*What you need to do*.
In the listing below, locate the line that contains "cad_parts[node].hide_render = cad_parts[node].hide_viewport" and the line that contains "imported = [obj". Restate word for word those two lines and every line between them, and nothing else.

## Begin

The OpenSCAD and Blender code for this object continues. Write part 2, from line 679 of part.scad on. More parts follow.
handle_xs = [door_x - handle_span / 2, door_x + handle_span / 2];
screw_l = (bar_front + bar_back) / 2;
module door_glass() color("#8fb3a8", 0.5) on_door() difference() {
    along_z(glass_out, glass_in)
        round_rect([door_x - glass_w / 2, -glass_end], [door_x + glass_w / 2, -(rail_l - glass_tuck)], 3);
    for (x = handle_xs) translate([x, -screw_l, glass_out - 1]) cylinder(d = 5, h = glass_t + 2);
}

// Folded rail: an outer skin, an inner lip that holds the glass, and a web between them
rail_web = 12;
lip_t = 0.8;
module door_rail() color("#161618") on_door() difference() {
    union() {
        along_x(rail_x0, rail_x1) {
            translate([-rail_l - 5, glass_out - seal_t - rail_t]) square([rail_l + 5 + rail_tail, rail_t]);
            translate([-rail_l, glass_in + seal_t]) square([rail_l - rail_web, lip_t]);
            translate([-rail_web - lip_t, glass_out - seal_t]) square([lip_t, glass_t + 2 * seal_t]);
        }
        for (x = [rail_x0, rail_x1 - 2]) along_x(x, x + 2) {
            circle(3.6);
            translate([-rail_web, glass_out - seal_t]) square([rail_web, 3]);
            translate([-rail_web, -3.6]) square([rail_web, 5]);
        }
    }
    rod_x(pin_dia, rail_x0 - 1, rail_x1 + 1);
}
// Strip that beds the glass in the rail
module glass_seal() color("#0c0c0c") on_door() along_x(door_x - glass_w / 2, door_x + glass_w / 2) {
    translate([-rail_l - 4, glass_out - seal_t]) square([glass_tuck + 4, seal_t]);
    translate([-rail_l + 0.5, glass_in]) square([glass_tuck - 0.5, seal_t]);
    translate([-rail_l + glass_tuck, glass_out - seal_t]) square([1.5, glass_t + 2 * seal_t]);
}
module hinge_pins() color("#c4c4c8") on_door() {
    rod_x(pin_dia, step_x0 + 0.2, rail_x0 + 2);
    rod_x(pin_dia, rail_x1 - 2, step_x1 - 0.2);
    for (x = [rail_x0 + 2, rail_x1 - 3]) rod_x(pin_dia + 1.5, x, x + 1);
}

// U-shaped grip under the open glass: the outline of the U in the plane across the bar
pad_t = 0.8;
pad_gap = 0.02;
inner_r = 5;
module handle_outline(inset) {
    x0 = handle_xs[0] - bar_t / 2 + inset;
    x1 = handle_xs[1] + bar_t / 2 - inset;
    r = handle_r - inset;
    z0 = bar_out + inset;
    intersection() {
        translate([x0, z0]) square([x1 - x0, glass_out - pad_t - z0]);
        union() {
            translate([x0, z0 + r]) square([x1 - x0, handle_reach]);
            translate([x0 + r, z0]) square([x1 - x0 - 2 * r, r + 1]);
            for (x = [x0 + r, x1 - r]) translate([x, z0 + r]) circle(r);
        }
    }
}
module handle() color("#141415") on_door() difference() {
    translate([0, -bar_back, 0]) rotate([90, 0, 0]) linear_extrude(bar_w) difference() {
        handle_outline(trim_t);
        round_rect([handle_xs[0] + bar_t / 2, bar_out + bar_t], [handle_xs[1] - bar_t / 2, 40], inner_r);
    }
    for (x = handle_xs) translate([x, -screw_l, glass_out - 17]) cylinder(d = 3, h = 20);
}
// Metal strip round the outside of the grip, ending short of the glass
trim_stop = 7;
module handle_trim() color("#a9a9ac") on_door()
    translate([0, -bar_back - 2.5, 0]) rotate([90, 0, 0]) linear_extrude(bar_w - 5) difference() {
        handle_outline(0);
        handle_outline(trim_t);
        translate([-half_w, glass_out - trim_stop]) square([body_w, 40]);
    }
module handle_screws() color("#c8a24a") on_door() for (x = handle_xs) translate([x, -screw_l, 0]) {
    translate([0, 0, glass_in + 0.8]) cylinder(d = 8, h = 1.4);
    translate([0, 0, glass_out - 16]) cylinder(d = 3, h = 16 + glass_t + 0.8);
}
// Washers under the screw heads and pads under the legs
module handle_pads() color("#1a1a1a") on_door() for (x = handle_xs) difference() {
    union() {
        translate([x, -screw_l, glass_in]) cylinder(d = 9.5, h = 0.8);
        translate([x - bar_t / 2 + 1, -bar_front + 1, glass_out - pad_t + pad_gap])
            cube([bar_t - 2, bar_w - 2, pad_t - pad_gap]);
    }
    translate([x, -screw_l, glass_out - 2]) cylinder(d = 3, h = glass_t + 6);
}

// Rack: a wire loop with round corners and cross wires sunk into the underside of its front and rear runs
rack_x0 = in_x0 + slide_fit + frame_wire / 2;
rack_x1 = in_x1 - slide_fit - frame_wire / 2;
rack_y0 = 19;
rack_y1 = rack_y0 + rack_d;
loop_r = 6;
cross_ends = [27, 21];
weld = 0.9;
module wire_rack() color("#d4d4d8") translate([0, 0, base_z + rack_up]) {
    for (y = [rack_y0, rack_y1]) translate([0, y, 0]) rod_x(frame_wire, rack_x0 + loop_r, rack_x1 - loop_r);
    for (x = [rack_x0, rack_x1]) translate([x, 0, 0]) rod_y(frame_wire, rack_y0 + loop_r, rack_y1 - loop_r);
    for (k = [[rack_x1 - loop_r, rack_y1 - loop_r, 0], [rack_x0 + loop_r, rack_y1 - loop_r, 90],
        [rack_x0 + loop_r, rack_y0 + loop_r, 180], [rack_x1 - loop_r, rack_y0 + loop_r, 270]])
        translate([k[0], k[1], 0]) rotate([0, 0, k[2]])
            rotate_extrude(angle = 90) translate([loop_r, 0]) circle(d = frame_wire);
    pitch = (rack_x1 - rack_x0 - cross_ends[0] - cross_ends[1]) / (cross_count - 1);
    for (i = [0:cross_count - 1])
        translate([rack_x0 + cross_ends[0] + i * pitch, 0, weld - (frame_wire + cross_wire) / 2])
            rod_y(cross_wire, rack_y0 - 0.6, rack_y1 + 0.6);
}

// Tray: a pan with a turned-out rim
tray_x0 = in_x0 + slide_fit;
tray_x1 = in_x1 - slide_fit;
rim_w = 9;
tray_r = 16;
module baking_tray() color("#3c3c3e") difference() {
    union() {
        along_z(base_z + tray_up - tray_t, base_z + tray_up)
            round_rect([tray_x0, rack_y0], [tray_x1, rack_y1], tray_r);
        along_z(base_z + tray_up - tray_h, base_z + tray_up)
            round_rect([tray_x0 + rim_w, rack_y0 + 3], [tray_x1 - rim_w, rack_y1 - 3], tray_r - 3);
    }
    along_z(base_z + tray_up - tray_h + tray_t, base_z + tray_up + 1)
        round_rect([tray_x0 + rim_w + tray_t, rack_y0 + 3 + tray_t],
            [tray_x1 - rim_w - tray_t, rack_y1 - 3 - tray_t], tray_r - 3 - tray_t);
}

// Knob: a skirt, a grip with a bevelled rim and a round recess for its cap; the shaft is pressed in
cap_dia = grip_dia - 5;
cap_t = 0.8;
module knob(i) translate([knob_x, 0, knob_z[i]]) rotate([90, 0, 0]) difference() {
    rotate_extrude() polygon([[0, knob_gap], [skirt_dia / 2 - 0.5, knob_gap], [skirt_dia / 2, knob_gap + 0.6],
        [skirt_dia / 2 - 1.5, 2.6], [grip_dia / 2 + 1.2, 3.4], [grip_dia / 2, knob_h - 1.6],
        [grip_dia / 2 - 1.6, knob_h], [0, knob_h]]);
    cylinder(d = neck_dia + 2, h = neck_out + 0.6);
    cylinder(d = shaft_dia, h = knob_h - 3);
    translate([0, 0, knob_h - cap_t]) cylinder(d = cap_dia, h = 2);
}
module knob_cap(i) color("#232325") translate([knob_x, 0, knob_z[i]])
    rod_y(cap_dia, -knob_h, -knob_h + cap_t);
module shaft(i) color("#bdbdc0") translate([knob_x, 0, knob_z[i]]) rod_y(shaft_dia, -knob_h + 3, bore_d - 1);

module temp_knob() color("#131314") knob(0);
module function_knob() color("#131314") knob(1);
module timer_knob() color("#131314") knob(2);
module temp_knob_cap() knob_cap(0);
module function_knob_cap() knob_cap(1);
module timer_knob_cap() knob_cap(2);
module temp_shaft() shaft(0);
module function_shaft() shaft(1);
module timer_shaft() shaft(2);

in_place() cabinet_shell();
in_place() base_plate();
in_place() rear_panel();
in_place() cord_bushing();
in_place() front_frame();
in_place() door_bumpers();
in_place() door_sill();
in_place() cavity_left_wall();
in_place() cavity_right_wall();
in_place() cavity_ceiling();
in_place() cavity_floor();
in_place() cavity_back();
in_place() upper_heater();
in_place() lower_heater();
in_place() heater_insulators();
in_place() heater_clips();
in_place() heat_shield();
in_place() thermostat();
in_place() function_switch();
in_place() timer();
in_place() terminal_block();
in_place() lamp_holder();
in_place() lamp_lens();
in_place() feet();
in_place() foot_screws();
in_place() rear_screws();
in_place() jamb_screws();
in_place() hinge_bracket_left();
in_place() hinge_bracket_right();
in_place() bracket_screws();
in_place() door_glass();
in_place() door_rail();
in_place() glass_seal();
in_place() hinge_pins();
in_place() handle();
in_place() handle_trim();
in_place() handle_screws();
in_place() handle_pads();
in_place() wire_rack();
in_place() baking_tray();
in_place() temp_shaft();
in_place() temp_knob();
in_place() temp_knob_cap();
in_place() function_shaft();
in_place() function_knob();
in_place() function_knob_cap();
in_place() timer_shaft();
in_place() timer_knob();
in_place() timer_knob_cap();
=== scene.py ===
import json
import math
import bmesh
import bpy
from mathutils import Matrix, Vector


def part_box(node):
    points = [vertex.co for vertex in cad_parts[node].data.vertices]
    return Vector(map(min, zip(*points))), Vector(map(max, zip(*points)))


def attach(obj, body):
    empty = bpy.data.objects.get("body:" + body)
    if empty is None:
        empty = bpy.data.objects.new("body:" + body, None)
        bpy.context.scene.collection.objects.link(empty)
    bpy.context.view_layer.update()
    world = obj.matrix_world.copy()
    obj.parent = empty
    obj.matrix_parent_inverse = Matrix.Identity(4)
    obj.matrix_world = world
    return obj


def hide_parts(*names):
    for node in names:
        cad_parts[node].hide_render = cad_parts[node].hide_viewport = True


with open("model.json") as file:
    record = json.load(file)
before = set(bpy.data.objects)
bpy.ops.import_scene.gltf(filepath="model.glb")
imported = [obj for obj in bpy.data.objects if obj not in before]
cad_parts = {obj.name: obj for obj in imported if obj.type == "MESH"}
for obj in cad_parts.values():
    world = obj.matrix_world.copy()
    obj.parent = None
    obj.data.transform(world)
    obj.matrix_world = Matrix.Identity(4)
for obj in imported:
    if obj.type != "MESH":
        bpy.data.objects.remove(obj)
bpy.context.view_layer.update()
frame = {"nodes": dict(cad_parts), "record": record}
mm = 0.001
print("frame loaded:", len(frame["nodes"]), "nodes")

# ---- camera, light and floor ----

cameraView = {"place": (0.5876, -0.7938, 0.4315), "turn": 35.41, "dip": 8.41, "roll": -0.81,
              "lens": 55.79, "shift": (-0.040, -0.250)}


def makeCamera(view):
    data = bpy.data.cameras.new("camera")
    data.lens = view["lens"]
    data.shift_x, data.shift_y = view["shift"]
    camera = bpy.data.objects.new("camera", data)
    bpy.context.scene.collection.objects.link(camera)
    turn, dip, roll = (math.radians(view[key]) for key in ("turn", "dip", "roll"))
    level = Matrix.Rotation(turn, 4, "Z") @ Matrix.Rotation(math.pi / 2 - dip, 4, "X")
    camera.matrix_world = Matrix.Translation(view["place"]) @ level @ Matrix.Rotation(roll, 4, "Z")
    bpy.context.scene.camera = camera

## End

*Finished answer*.
        cad_parts[node].hide_render = cad_parts[node].hide_viewport = True


with open("model.json") as file:
    record = json.load(file)
before = set(bpy.data.objects)
bpy.ops.import_scene.gltf(filepath="model.glb")
imported = [obj for obj in bpy.data.objects if obj not in before]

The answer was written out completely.